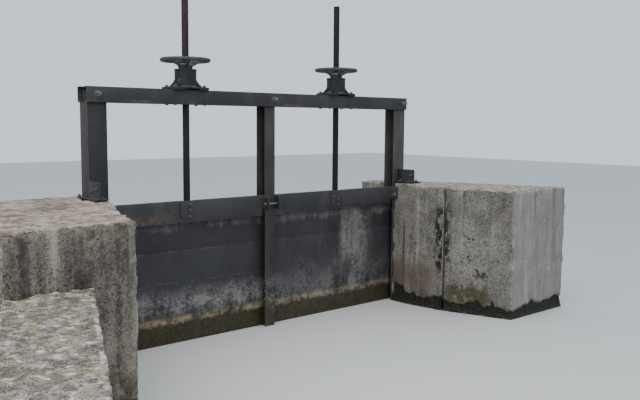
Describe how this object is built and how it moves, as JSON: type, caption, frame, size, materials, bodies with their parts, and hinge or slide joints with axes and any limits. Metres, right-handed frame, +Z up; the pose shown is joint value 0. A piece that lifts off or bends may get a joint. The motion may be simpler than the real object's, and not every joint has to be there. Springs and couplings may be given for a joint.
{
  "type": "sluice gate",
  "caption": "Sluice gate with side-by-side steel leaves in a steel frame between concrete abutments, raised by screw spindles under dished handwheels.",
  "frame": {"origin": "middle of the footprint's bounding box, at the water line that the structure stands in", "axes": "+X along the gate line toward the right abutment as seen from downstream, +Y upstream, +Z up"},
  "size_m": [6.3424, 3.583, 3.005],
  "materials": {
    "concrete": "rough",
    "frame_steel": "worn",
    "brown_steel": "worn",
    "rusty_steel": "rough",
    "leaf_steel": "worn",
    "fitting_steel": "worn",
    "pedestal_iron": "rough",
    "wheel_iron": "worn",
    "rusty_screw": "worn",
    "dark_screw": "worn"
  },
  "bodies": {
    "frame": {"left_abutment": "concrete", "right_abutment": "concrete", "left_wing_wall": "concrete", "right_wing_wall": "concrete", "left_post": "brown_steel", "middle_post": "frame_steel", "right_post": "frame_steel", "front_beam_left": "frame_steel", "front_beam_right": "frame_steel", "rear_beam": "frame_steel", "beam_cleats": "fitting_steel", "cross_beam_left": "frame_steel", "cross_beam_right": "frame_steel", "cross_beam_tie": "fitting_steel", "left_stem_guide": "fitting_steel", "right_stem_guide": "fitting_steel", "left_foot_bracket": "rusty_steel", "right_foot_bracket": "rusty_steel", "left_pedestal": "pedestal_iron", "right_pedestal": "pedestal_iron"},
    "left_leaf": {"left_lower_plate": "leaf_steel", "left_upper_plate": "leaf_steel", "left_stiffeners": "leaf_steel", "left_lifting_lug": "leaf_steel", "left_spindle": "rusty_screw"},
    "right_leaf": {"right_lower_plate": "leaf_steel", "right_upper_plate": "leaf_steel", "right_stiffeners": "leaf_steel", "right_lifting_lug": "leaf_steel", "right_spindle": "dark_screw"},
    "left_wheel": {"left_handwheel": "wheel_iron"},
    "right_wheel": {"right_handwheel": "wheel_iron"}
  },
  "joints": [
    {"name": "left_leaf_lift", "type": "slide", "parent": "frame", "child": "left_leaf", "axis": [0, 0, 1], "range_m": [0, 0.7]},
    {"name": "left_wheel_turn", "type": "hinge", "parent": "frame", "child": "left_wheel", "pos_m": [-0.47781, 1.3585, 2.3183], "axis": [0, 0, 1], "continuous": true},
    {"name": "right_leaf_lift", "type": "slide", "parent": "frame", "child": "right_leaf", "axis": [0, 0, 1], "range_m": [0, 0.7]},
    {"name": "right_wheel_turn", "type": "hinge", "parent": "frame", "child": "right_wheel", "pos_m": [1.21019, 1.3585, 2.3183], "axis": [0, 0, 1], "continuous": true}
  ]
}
───
SET EXERCISE: Repeat the data exactly. Leave nothing out.

CORRECT RESPONSE:
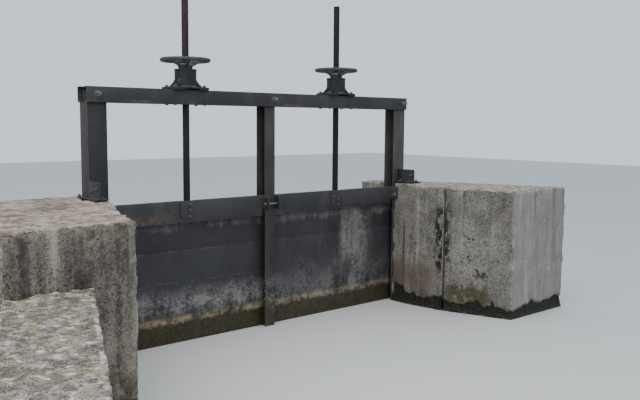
Describe how this object is built and how it moves, as JSON: type, caption, frame, size, materials, bodies with their parts, and hinge or slide joints with axes and any limits. Metres, right-handed frame, +Z up; the pose shown is joint value 0. A piece that lifts off or bends may get a joint. The motion may be simpler than the real object's, and not every joint has to be there. Springs and couplings may be given for a joint.
{
  "type": "sluice gate",
  "caption": "Sluice gate with side-by-side steel leaves in a steel frame between concrete abutments, raised by screw spindles under dished handwheels.",
  "frame": {"origin": "middle of the footprint's bounding box, at the water line that the structure stands in", "axes": "+X along the gate line toward the right abutment as seen from downstream, +Y upstream, +Z up"},
  "size_m": [6.3424, 3.583, 3.005],
  "materials": {
    "concrete": "rough",
    "frame_steel": "worn",
    "brown_steel": "worn",
    "rusty_steel": "rough",
    "leaf_steel": "worn",
    "fitting_steel": "worn",
    "pedestal_iron": "rough",
    "wheel_iron": "worn",
    "rusty_screw": "worn",
    "dark_screw": "worn"
  },
  "bodies": {
    "frame": {"left_abutment": "concrete", "right_abutment": "concrete", "left_wing_wall": "concrete", "right_wing_wall": "concrete", "left_post": "brown_steel", "middle_post": "frame_steel", "right_post": "frame_steel", "front_beam_left": "frame_steel", "front_beam_right": "frame_steel", "rear_beam": "frame_steel", "beam_cleats": "fitting_steel", "cross_beam_left": "frame_steel", "cross_beam_right": "frame_steel", "cross_beam_tie": "fitting_steel", "left_stem_guide": "fitting_steel", "right_stem_guide": "fitting_steel", "left_foot_bracket": "rusty_steel", "right_foot_bracket": "rusty_steel", "left_pedestal": "pedestal_iron", "right_pedestal": "pedestal_iron"},
    "left_leaf": {"left_lower_plate": "leaf_steel", "left_upper_plate": "leaf_steel", "left_stiffeners": "leaf_steel", "left_lifting_lug": "leaf_steel", "left_spindle": "rusty_screw"},
    "right_leaf": {"right_lower_plate": "leaf_steel", "right_upper_plate": "leaf_steel", "right_stiffeners": "leaf_steel", "right_lifting_lug": "leaf_steel", "right_spindle": "dark_screw"},
    "left_wheel": {"left_handwheel": "wheel_iron"},
    "right_wheel": {"right_handwheel": "wheel_iron"}
  },
  "joints": [
    {"name": "left_leaf_lift", "type": "slide", "parent": "frame", "child": "left_leaf", "axis": [0, 0, 1], "range_m": [0, 0.7]},
    {"name": "left_wheel_turn", "type": "hinge", "parent": "frame", "child": "left_wheel", "pos_m": [-0.47781, 1.3585, 2.3183], "axis": [0, 0, 1], "continuous": true},
    {"name": "right_leaf_lift", "type": "slide", "parent": "frame", "child": "right_leaf", "axis": [0, 0, 1], "range_m": [0, 0.7]},
    {"name": "right_wheel_turn", "type": "hinge", "parent": "frame", "child": "right_wheel", "pos_m": [1.21019, 1.3585, 2.3183], "axis": [0, 0, 1], "continuous": true}
  ]
}